>> BEGIN Supplied information

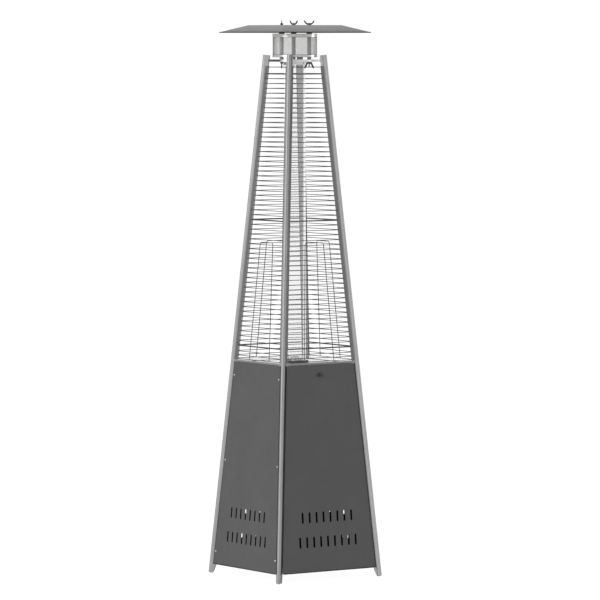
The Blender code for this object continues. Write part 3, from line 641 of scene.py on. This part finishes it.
def wing_nut(name, node, matrix, outline):
    """Local Z points to the wing tips."""
    boss = turned(name + "_boss", [(0.0033, 0.0075), (0.0046, 0.0075), (0.0052, 0.0069), (0.0063, 0.0008),
                                   (0.0060, 0.0), (0.0033, 0.0)], matrix, steps=24, ring=True)
    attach(dress(boss, "dark_zinc"), "frame")
    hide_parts(node)
    for label, sign in (("a", 1), ("b", -1)):
        curve = bpy.data.curves.new("%s_wing_%s" % (name, label), "CURVE")
        curve.dimensions = "2D"
        curve.fill_mode = "BOTH"
        curve.extrude = 0.0007
        curve.bevel_depth = 0.0006
        curve.bevel_resolution = 2
        spline = curve.splines.new("BEZIER")
        spline.bezier_points.add(len(outline) - 1)
        for point, (x, z) in zip(spline.bezier_points, outline):
            point.co = (sign * x, z, 0.0)
            point.handle_left_type = point.handle_right_type = "AUTO"
        spline.use_cyclic_u = True
        spline.resolution_u = 4
        wing = add(curve.name, curve, matrix @ Matrix.Rotation(math.pi / 2, 4, "X"))
        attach(dress(wing, "dark_zinc"), "frame")


def make_wing_nuts():
    """Nuts with curved wings stand on the reflector, and nuts with straight ones hang under the plate."""
    turns = ((180.0, 54.75, 60.0), (300.0, 24.75, 48.0), (60.0, 45.75, 60.0))
    for number, (angle, upper_turn, lower_turn) in enumerate(turns, start=1):
        x, y = STUD_CIRCLE * math.cos(math.radians(angle)), STUD_CIRCLE * math.sin(math.radians(angle))
        node = "upper_wing_nut_%d" % number
        turn = Matrix.Rotation(math.radians(angle + upper_turn), 4, "Z")
        wing_nut("upper_nut_%d" % number, node, Matrix.Translation((x, y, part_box(node)[0].z)) @ turn,
                 CURVED_WING)
        node = "lower_wing_nut_%d" % number
        turn = Matrix.Rotation(math.radians(angle + lower_turn), 4, "Z") @ Matrix.Rotation(math.pi, 4, "X")
        wing_nut("lower_nut_%d" % number, node, Matrix.Translation((x, y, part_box(node)[1].z)) @ turn,
                 STRAIGHT_WING)


def make_studs():
    """Threaded rods with a spacer tube, a washer and a wide black nut under the reflector."""
    spacer_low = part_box("top_plate")[1].z + GAP
    spacer_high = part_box("reflector")[1].z - 0.001 - 2 * GAP
    nut_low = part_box("reflector")[0].z - 0.005
    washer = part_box("top_plate")[0].z - GAP
    for number in (1, 2, 3):
        low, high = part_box("head_stud_%d" % number)
        centre = Matrix.Translation(((low.x + high.x) / 2, (low.y + high.y) / 2, 0.0))
        pitch, crest, root = 0.0011, 0.0030, 0.0025
        thread = []
        for index in range(int((high.z - low.z) / pitch)):
            z = low.z + index * pitch
            thread += [(root, z + 0.0001), (crest, z + pitch * 0.5)]
        rod = turned("stud_%d_thread" % number, [(0.0, low.z)] + thread + [(root, high.z), (0.0, high.z)],
                     centre, steps=16, smooth_angle=60)
        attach(dress(rod, "satin_steel"), "frame")
        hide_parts("head_stud_%d" % number)
        tube = turned("stud_%d_spacer" % number,
                      [(0.0074, spacer_low), (0.0080, spacer_low + 0.0006), (0.0080, nut_low - 0.0006),
                       (0.0074, nut_low), (0.0035, nut_low), (0.0035, spacer_low)],
                      centre, steps=32, ring=True)
        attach(dress(tube, "spacer_steel"), "frame")
        cap = turned("stud_%d_nut" % number,
                     [(0.0035, nut_low), (0.0105, nut_low), (0.0115, nut_low + 0.001),
                      (0.0115, spacer_high - 0.001), (0.0105, spacer_high), (0.0035, spacer_high)],
                     centre, steps=24, ring=True)
        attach(dress(cap, "black_plastic"), "frame")
        ring = turned("stud_%d_washer" % number,
                      [(0.0034, washer - 0.0008), (0.0085, washer - 0.0008), (0.0085, washer),
                       (0.0034, washer)], centre, steps=32, ring=True)
        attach(dress(ring, "satin_steel"), "frame")


def make_reflector_hem():
    """The rim of the reflector is turned down into a narrow lip."""
    low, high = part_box("reflector")
    half = high.x
    lip = [(half - 0.0012, low.z + 0.0006), (half, low.z + 0.0024), (half + 0.0006, low.z + 0.0018),
           (half + 0.0006, low.z - 0.0010), (half, low.z - 0.0016), (half - 0.0008, low.z - 0.0016)]
    bm = bmesh.new()
    rings = [[bm.verts.new((sx * reach, sy * reach, z)) for sx, sy in ((1, 1), (-1, 1), (-1, -1), (1, -1))]
             for reach, z in lip]
    for first, second in zip(rings, rings[1:] + rings[:1]):
        for corner in range(4):
            after = (corner + 1) % 4
            bm.faces.new([first[corner], first[after], second[after], second[corner]])
    bmesh.ops.recalc_face_normals(bm, faces=bm.faces)
    # the lip's dark steel is painted shade under the reflector's rim
    hem = dress(mesh_from(bm, "reflector_hem"), "painted_shade_hem_steel")
    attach(hem, "frame")


# ---------------------------------------------------------------- flame tube
def make_glass():
    """An open tube with rounded lips."""
    low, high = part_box("glass_tube")
    outer = (high.x - low.x) / 2
    inner, lip = outer - 0.003, 0.0008
    profile = [(outer - lip, low.z), (outer, low.z + lip), (outer, high.z - lip), (outer - lip, high.z),
               (inner + lip, high.z), (inner, high.z - lip), (inner, low.z + lip), (inner + lip, low.z)]
    tube = dress(turned("flame_tube_glass", profile, steps=96, ring=True), "tube_glass")
    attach(tube, "frame")
    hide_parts("glass_tube")


# ---------------------------------------------------------------- wheels
def make_wheels():
    """A grooved tyre on a dished hub."""
    bore, boss = 0.0043, 0.0085
    for name in ("wheel_left", "wheel_right"):
        low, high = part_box(name)
        radius, half = (high.z - low.z) / 2, (high.x - low.x) / 2
        matrix = Matrix.Translation((low + high) / 2) @ Matrix.Rotation(math.pi / 2, 4, "Y")
        side = [(radius - 0.006, half - 0.001), (radius - 0.003, half), (radius - 0.0012, half - 0.0008),
                (radius, half - 0.003)]
        grooves = []
        for z in (0.0022, -0.0022):
            grooves += [(radius, z + 0.0008), (radius - 0.0008, z + 0.0004), (radius - 0.0008, z - 0.0004),
                        (radius, z - 0.0008)]
        tyre = side + grooves + [(r, -z) for r, z in reversed(side)]
        piece = dress(turned(name + "_tyre", tyre, matrix, steps=64, ring=True), "rubber")
        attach(piece, name)
        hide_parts(name)
        face = [(bore, half), (boss, half), (boss + 0.001, half - 0.002), (radius - 0.0085, half - 0.0035),
                (radius - 0.0062, half - 0.0012)]
        hub = face + [(r, -z) for r, z in reversed(face)]
        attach(dress(turned(name + "_hub", hub, matrix, steps=48, ring=True), "black_plastic"), name)


# ---------------------------------------------------------------- surroundings
def make_floor():
    """A plain floor far wider than the view."""
    bm = bmesh.new()
    bmesh.ops.create_grid(bm, x_segments=1, y_segments=1, size=60.0)
    floor = mesh_from(bm, "floor")
    floor.data.materials.append(floor_look())


def area_light(name, place, target, size, energy):
    data = bpy.data.lights.new(name, "AREA")
    data.shape = "DISK"
    data.size = size
    data.energy = energy
    light = add(name, data)
    light.location = place
    light.rotation_euler = (Vector(target) - Vector(place)).to_track_quat("-Z", "Y").to_euler()


def make_lights():
    """A white surround that looks brighter than its light, a soft key from the left and a weak fill."""
    world = bpy.data.worlds.new("studio")
    world.use_nodes = True
    nodes, links = world.node_tree.nodes, world.node_tree.links
    background = nodes["Background"]
    background.inputs["Color"].default_value = (1.0, 1.0, 1.0, 1.0)
    path = nodes.new("ShaderNodeLightPath")
    strength = nodes.new("ShaderNodeMapRange")
    strength.inputs["To Min"].default_value = 0.55
    strength.inputs["To Max"].default_value = 1.02
    links.new(path.outputs["Is Camera Ray"], strength.inputs["Value"])
    links.new(strength.outputs["Result"], background.inputs["Strength"])
    bpy.context.scene.world = world
    middle = (0.0, 0.0, 1.1)
    area_light("key", (-7.5, -0.8, 3.8), middle, 3.0, 300.0)
    area_light("fill", (7.2, -2.2, 3.0), middle, 3.0, 90.0)


def make_camera():
    data = bpy.data.cameras.new("camera")
    data.sensor_width = 36.0
    data.lens = 272.2
    camera = add("camera", data)
    camera.location = (-10.287, -15.100, 2.1628)
    camera.rotation_euler = (math.radians(86.707), 0.0, math.radians(-34.33))
    bpy.context.scene.camera = camera
    bpy.context.scene.view_settings.view_transform = "Standard"


dress_cad_nodes()
make_guards()
make_guard_loops()
make_panel_hems()
make_panel_screws()
make_guard_screws()
make_flame_screen()
make_wing_nuts()
make_studs()
make_reflector_hem()
make_glass()
make_wheels()
make_floor()
make_lights()
make_camera()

>> END Supplied information

**The problem:**
Write out exactly the lines from the start of the material through the line with "STRAIGHT_WING)". No other output is expected.

**Answer to the problem:**
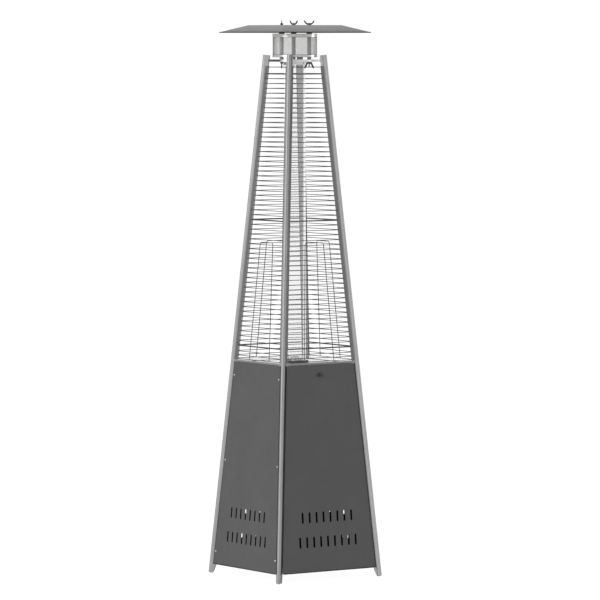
The Blender code for this object continues. Write part 3, from line 641 of scene.py on. This part finishes it.
def wing_nut(name, node, matrix, outline):
    """Local Z points to the wing tips."""
    boss = turned(name + "_boss", [(0.0033, 0.0075), (0.0046, 0.0075), (0.0052, 0.0069), (0.0063, 0.0008),
                                   (0.0060, 0.0), (0.0033, 0.0)], matrix, steps=24, ring=True)
    attach(dress(boss, "dark_zinc"), "frame")
    hide_parts(node)
    for label, sign in (("a", 1), ("b", -1)):
        curve = bpy.data.curves.new("%s_wing_%s" % (name, label), "CURVE")
        curve.dimensions = "2D"
        curve.fill_mode = "BOTH"
        curve.extrude = 0.0007
        curve.bevel_depth = 0.0006
        curve.bevel_resolution = 2
        spline = curve.splines.new("BEZIER")
        spline.bezier_points.add(len(outline) - 1)
        for point, (x, z) in zip(spline.bezier_points, outline):
            point.co = (sign * x, z, 0.0)
            point.handle_left_type = point.handle_right_type = "AUTO"
        spline.use_cyclic_u = True
        spline.resolution_u = 4
        wing = add(curve.name, curve, matrix @ Matrix.Rotation(math.pi / 2, 4, "X"))
        attach(dress(wing, "dark_zinc"), "frame")


def make_wing_nuts():
    """Nuts with curved wings stand on the reflector, and nuts with straight ones hang under the plate."""
    turns = ((180.0, 54.75, 60.0), (300.0, 24.75, 48.0), (60.0, 45.75, 60.0))
    for number, (angle, upper_turn, lower_turn) in enumerate(turns, start=1):
        x, y = STUD_CIRCLE * math.cos(math.radians(angle)), STUD_CIRCLE * math.sin(math.radians(angle))
        node = "upper_wing_nut_%d" % number
        turn = Matrix.Rotation(math.radians(angle + upper_turn), 4, "Z")
        wing_nut("upper_nut_%d" % number, node, Matrix.Translation((x, y, part_box(node)[0].z)) @ turn,
                 CURVED_WING)
        node = "lower_wing_nut_%d" % number
        turn = Matrix.Rotation(math.radians(angle + lower_turn), 4, "Z") @ Matrix.Rotation(math.pi, 4, "X")
        wing_nut("lower_nut_%d" % number, node, Matrix.Translation((x, y, part_box(node)[1].z)) @ turn,
                 STRAIGHT_WING)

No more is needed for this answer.